Publicly available data suggests that of the total 12 PSBs in India, average profits of four PSBs are positive and amount to ₹15,732 crore; 2% of the amount would be at least ₹300 crore, said Saguna Sodhi, partner, Forensic & Integrity Services at consultancy firm EY.

According to official data, private sector HDFC Bank alone spent ₹535.31 crore in 2019-20 on CSR activities. It is ranked in the top four companies in terms of mandatory CSR spent that year after Reliance Industries Ltd ( ₹908.71 crore), Tata Consultancy Services Ltd ( ₹602 crore) and state-run Oil and Natural Gas Corporation ( ₹582.35 crore).

“With the growing importance of social responsibility in business, the potential of contribution by all profitable organisations, including PSBs and big LLPs, would be a positive step,” Sodhi said.

Section 135 of the Companies Act mandates that firms with a net worth of at least ₹500 crore or revenue of ₹1,000 crore or net profit of ₹5 crore should spend at least 2% of their net profit on sanitation, education, healthcare, poverty alleviation, and the environment, among others. Thus small firms do not come under the ambit of mandatory CSR.
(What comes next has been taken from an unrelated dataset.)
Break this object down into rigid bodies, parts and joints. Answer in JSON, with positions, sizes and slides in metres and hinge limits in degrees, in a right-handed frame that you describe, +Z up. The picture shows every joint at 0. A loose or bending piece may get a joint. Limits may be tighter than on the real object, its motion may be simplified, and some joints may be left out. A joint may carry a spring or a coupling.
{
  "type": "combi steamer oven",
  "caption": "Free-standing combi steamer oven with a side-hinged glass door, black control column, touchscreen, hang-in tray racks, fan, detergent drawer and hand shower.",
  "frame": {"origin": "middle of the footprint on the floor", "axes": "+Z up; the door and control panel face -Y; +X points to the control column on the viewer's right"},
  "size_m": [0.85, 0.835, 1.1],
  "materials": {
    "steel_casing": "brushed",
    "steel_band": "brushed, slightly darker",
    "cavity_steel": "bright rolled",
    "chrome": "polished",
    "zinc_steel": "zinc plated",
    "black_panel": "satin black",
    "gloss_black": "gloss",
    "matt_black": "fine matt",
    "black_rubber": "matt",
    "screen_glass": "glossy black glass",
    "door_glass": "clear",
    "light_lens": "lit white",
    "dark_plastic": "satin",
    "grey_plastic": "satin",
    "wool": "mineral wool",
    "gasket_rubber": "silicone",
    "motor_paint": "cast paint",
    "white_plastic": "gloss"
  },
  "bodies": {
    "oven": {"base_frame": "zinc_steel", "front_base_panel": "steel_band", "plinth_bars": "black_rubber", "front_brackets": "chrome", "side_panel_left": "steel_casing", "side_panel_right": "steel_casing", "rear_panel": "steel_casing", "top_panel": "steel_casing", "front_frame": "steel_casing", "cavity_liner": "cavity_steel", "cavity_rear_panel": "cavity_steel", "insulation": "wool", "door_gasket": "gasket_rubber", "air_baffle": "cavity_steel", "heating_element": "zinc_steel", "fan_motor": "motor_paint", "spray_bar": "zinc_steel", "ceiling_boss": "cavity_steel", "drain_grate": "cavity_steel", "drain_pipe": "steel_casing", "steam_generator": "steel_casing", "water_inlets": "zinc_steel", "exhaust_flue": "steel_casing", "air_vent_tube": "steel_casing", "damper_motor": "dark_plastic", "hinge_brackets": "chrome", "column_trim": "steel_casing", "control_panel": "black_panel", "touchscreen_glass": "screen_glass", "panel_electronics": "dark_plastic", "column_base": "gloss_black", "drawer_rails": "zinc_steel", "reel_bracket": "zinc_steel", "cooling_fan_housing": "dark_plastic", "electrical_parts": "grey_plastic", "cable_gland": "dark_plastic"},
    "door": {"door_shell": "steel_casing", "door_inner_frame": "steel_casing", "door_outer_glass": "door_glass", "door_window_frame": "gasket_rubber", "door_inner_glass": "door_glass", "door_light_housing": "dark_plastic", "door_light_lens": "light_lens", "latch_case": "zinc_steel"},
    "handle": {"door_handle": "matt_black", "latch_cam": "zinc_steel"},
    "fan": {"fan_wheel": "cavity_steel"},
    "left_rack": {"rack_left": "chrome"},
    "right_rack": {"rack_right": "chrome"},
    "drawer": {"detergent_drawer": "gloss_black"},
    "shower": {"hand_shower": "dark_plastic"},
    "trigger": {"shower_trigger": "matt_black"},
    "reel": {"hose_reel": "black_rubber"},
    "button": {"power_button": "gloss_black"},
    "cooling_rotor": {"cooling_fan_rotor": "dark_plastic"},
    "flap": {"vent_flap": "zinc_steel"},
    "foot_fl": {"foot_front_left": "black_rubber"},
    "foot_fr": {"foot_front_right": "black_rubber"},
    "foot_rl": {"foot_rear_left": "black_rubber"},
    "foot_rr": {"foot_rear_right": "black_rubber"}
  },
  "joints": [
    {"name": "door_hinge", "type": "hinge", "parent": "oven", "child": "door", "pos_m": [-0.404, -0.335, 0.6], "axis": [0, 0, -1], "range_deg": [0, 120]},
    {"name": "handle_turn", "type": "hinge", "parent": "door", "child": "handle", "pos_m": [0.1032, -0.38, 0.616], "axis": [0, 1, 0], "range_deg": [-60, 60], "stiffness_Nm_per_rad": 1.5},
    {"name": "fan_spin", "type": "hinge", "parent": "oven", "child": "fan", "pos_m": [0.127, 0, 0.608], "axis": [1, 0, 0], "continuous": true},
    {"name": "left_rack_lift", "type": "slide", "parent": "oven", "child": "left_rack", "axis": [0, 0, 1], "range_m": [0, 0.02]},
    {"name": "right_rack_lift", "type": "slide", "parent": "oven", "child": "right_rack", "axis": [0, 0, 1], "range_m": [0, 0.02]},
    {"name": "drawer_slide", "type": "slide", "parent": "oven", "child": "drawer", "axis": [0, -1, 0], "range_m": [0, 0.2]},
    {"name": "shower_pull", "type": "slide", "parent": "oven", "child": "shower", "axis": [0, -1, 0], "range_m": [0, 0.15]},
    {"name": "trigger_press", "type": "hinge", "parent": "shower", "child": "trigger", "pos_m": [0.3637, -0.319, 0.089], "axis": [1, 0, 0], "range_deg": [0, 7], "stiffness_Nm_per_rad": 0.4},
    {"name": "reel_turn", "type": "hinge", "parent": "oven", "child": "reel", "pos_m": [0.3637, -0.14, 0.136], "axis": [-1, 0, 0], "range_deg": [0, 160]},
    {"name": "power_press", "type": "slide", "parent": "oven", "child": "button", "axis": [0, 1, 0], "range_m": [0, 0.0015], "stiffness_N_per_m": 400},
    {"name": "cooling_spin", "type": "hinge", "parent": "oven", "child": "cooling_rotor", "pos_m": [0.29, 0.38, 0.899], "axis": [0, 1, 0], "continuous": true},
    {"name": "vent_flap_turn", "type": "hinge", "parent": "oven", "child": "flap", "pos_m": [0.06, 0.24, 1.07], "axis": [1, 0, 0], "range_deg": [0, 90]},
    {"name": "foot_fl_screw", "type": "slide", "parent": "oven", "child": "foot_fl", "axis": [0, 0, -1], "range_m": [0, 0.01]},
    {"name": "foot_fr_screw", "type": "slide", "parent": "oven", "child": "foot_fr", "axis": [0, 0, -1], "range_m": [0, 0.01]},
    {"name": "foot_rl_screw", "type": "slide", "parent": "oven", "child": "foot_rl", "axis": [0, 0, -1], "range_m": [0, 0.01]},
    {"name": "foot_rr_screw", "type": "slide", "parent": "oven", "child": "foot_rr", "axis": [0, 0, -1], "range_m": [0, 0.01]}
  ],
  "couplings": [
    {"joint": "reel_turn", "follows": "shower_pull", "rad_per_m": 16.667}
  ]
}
A high-level committee on corporate social responsibility under the chairmanship of former corporate affairs secretary Injeti Srinivas in 2019 also recommended extending the scope of CSR applicability to LLPs and PSBs.

Alluding to this, Manu Varghese, partner at law firm, White & Brief Advocates & Solicitors, said, the Injeti Srinivas Committee also recommended extending the scope of CSR applicability to other entities such as LIC. “Since the government would be required to amend the specific regulations applicable to these entities, the same will take some time and we could be seeing progress in this regard in due course,” he said.

According to MCA, LLP is an alternative corporate business form that gives the benefits of limited liability of a company and the flexibility of a partnership. In LLP, no partner is liable on account of the independent or un-authorised actions of other partners, thus individual partners are shielded from joint liability created by another partner’s wrongful business decisions or misconduct.

A basic difference between an LLP and a joint stock company lies in that the internal governance structure of a company is regulated by statute (i.e. Companies Act, 1956) whereas for a LLP it would be by a contractual agreement between partners.